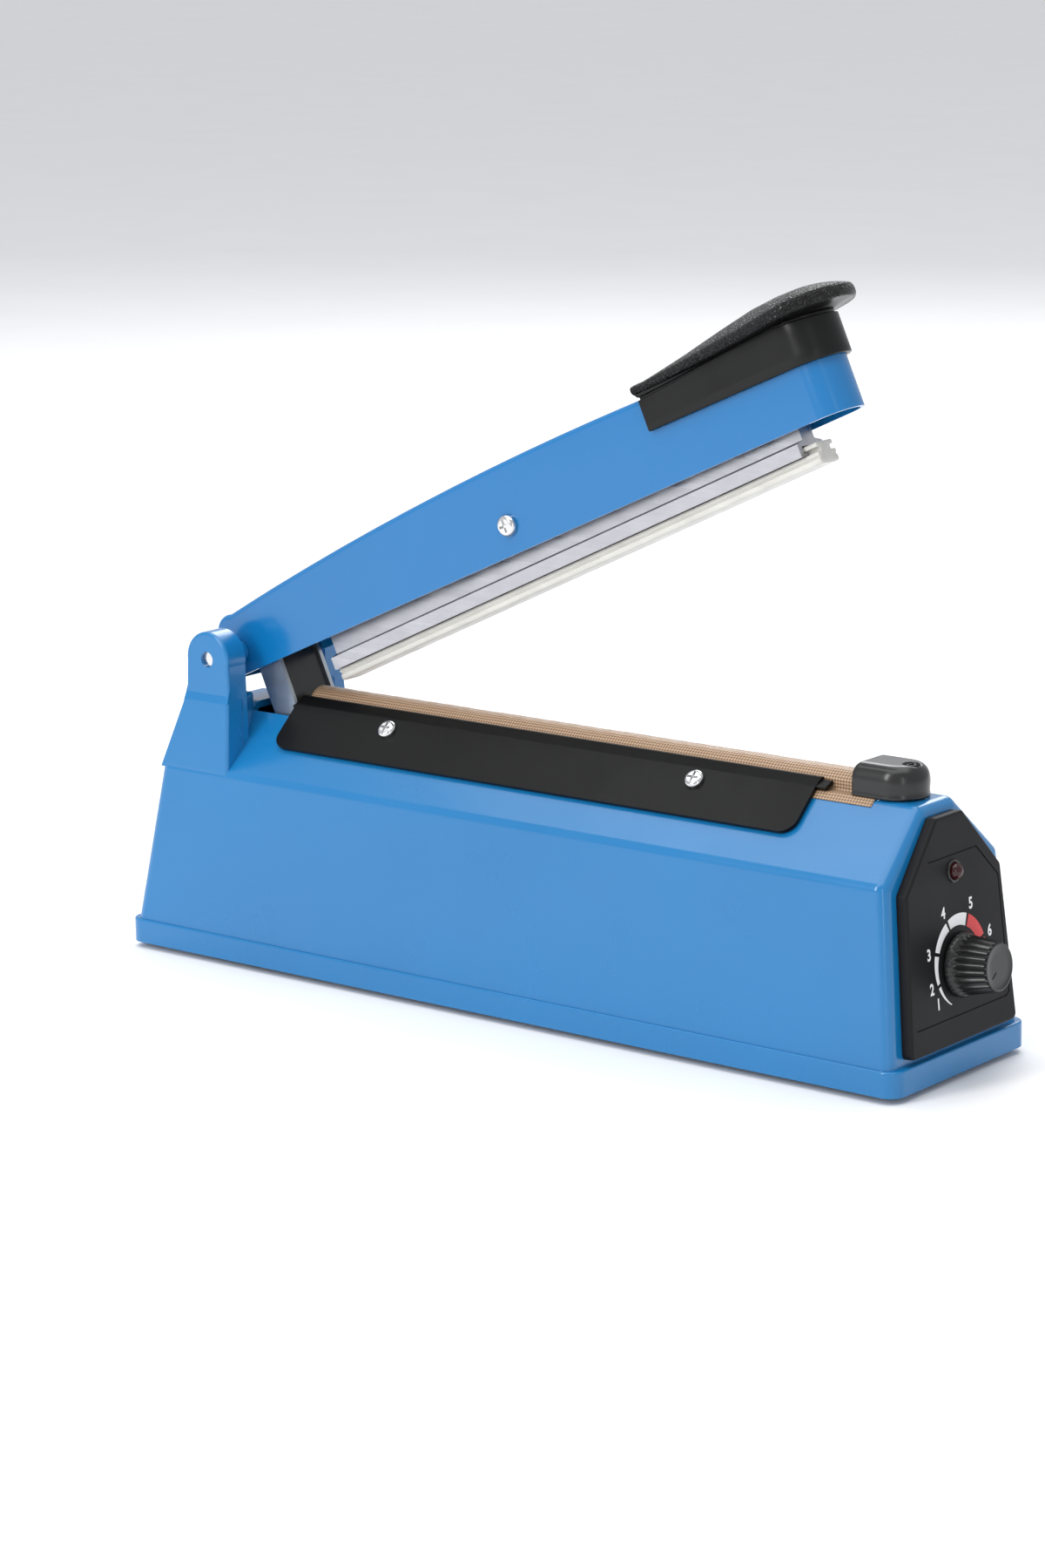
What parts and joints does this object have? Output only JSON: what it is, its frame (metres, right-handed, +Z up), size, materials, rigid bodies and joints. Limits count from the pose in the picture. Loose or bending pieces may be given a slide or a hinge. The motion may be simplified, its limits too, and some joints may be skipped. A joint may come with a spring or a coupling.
{
  "type": "impulse heat sealer",
  "caption": "Bench-top hand impulse heat sealer: sloped housing with a cloth-covered sealing ridge, hinged press arm with a grip pad, timer dial and indicator lamp.",
  "frame": {"origin": "on the ground under the middle of the machine's overall length and width", "axes": "+X along the machine to the end with the timer dial, +Z up, -Y to the operator's side"},
  "size_m": [0.3129, 0.0706, 0.2293],
  "materials": {
    "blue_shell": "moulded ABS, glossy blue",
    "blue_arm": "gloss blue paint on pressed steel",
    "black_panel": "black moulded plastic, fine satin texture",
    "black_gloss": "black moulded plastic, glossy",
    "pad_black": "black moulded plastic, leather grained top",
    "clamp_black": "black stoved paint on folded steel",
    "foot_rubber": "black rubber",
    "zinc": "bright zinc plated sheet",
    "steel": "plain steel",
    "screw_chrome": "nickel plated, cross recess",
    "aluminium": "extruded aluminium, drawn finish",
    "silicone": "translucent white silicone",
    "ptfe": "brown coated glass cloth, fine diagonal weave",
    "brass": "plain brass",
    "copper": "enamelled copper winding",
    "laminations": "varnished laminations",
    "board": "green board",
    "nylon": "black nylon",
    "nylon_white": "white nylon",
    "ceramic": "phenolic block",
    "lamp_red": "clear dark red lens",
    "wire": "coloured plastic insulation",
    "element": "resistance strip"
  },
  "bodies": {
    "base": {"housing": "blue_shell", "base_plate": "zinc", "rubber_feet": "foot_rubber", "base_screws": "screw_chrome", "cord_grommet": "foot_rubber", "terminal_block": "nylon_white", "inner_wires": "wire", "sealing_bar": "aluminium", "bar_blocks": "ceramic", "bar_block_screws": "steel", "insulating_tape": "ptfe", "heating_element": "element", "ptfe_cloth": "ptfe", "clamp_plate_near": "clamp_black", "clamp_plate_far": "clamp_black", "clamp_screws": "screw_chrome", "terminal_cover": "black_gloss", "cover_screw": "steel", "front_terminal": "brass", "rear_terminal": "brass", "hinge_pin": "steel", "hinge_spacers": "nylon", "return_spring": "steel", "spring_post": "zinc", "micro_switch": "nylon", "switch_bracket": "zinc", "switch_screws": "steel", "transformer_core": "laminations", "transformer_bobbin": "nylon_white", "transformer_winding": "copper", "transformer_bracket": "zinc", "transformer_screws": "steel", "control_panel": "black_panel", "timer_control": "steel", "timer_board": "board", "board_capacitors": "nylon", "board_relay": "nylon", "board_posts": "nylon_white", "indicator_lamp": "lamp_red"},
    "arm": {"arm_channel": "blue_arm", "handle_pad": "pad_black", "pad_screws": "screw_chrome", "arm_bracket": "zinc", "bracket_block": "nylon", "spring_hook": "steel", "bar_screw": "screw_chrome", "bar_nut": "screw_chrome"},
    "press_bar": {"bar_extrusion": "aluminium", "silicone_strip": "silicone"},
    "knob": {"timer_knob": "black_gloss", "knob_shaft": "steel"},
    "plunger": {"switch_plunger": "nylon_white"}
  },
  "joints": [
    {"name": "arm_hinge", "type": "hinge", "parent": "base", "child": "arm", "pos_m": [-0.12497, 0, 0.0976], "axis": [0, 1, 0], "range_deg": [0, 19.35], "stiffness_Nm_per_rad": 1.2, "springref_deg": -40.11, "deforming": ["return_spring"]},
    {"name": "bar_rock", "type": "hinge", "parent": "arm", "child": "press_bar", "pos_m": [-0.01431, 0, 0.14898], "axis": [0, 1, 0], "range_deg": [0, 5.6]},
    {"name": "timer_turn", "type": "hinge", "parent": "base", "child": "knob", "pos_m": [0.14237, 0, 0.0342], "axis": [-0.9956, 0, -0.0938], "range_deg": [0, 285]},
    {"name": "plunger_press", "type": "slide", "parent": "base", "child": "plunger", "axis": [-1, 0, 0], "range_m": [0, 0.00102]}
  ],
  "couplings": [
    {"joint": "bar_rock", "follows": "arm_hinge", "ratio": 0.28136},
    {"joint": "plunger_press", "follows": "arm_hinge", "m_per_rad": 0.002961}
  ]
}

● ● ● ●

> Directions
List every line above that contains the word "materials".

> Complete output
What parts and joints does this object have? Output only JSON: what it is, its frame (metres, right-handed, +Z up), size, materials, rigid bodies and joints. Limits count from the pose in the picture. Loose or bending pieces may be given a slide or a hinge. The motion may be simplified, its limits too, and some joints may be skipped. A joint may come with a spring or a coupling.
  "materials": {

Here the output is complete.